The duplicates are usually different implementations of the same spec, not literal copies — Charlie genuinely re-attempts. Sometimes one approach is cleaner than the others, so the pick has real value; on a one-bullet doc edit, the duplication is just noise.

Operator triage: diff the candidates briefly, pick a winner, close the rest as duplicates with a one-line rationale (so the audit trail records why this approach beat that one). The 2026-05-17 trial settled into a repeatable pattern of doing this in 5–10 minutes per duplicate set. Don't try to merge them all — the diffs won't compose.

Mitigation worth trying: the Charlie Labs dashboard has settings for max_concurrent_attempts_per_issue (or similar — check the current dashboard). Reducing to 1 would remove the noise but might also remove the occasional benefit when Charlie's first attempt is weaker than its second.

Issue-state staleness¶

Charlie does not always re-check an issue's open/closed state between starting work and opening the PR. If the operator closes an issue mid-Charlie-run, the PR still opens. PRs #81/#82/#83/#84 landed against a closed #78 because the close happened after Charlie had started.

Operator triage: close such PRs with a redirect comment pointing at the real target issue. CLAUDE.md (commit 207264d) now tells agents to re-check state, so this should diminish — but the backstop is the operator review.

Label-gate awareness gap¶

Charlie respects CODEOWNERS (it reads CLAUDE.md and skips protected paths) but didn't initially honor blocked:device or other blocked:* labels — PR #85 opened against blocked:device issue

76 anyway. CLAUDE.md was updated (same commit `207264d`) to¶

require skipping blocked:* and human-only labels. Watch for this remaining a gap in practice.
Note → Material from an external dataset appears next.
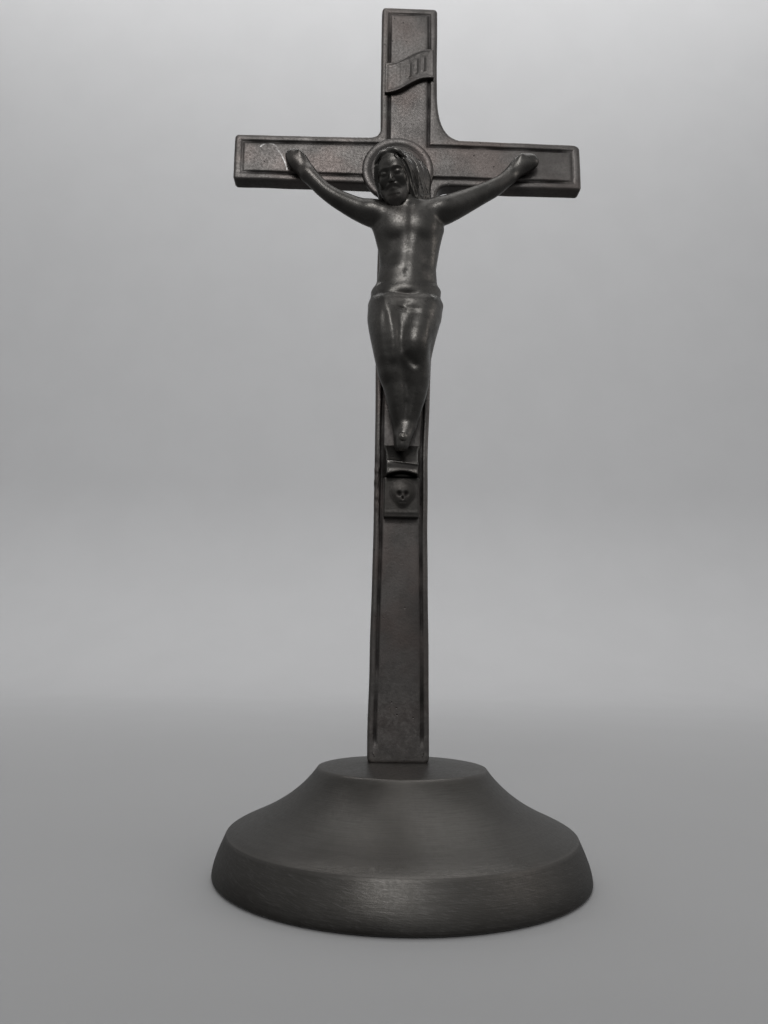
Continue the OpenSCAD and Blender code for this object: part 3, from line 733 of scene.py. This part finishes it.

Forgetting cache-bust on static-asset changes (resolved)¶

Before #96 landed: every change to static/js/voice-note.js had to include a manual bump of the ?v=N query string in templates/base.html. Charlie forgot in PR #89, which meant the fix never reached the operator's browser and produced a phantom follow-up bug (issue #88 was filed against #89's pre-deploy behavior). The static_hash() Jinja helper (PR #96) automates this; the rule is no longer needed.

When you (the operator) need to intervene¶

Agent PR is wrong: leave a review comment with agent-blocked label; the agent backs off. Fix manually or rewrite the issue spec.
Agent picked the wrong scope: change the complexity:* label; Charlie will refuse on the next loop.
Agent is looping: revoke Charlie's App temporarily (one click) from the repo's Installed GitHub Apps settings. Investigate before re-enabling.
An issue needs human attention: add human-only manually; nobody acts.
Agent surfaces a better solution than the spec (as in #49 → #52): reply on the issue with explicit approval ("proceed with X on #N"), then it acts on the approved path.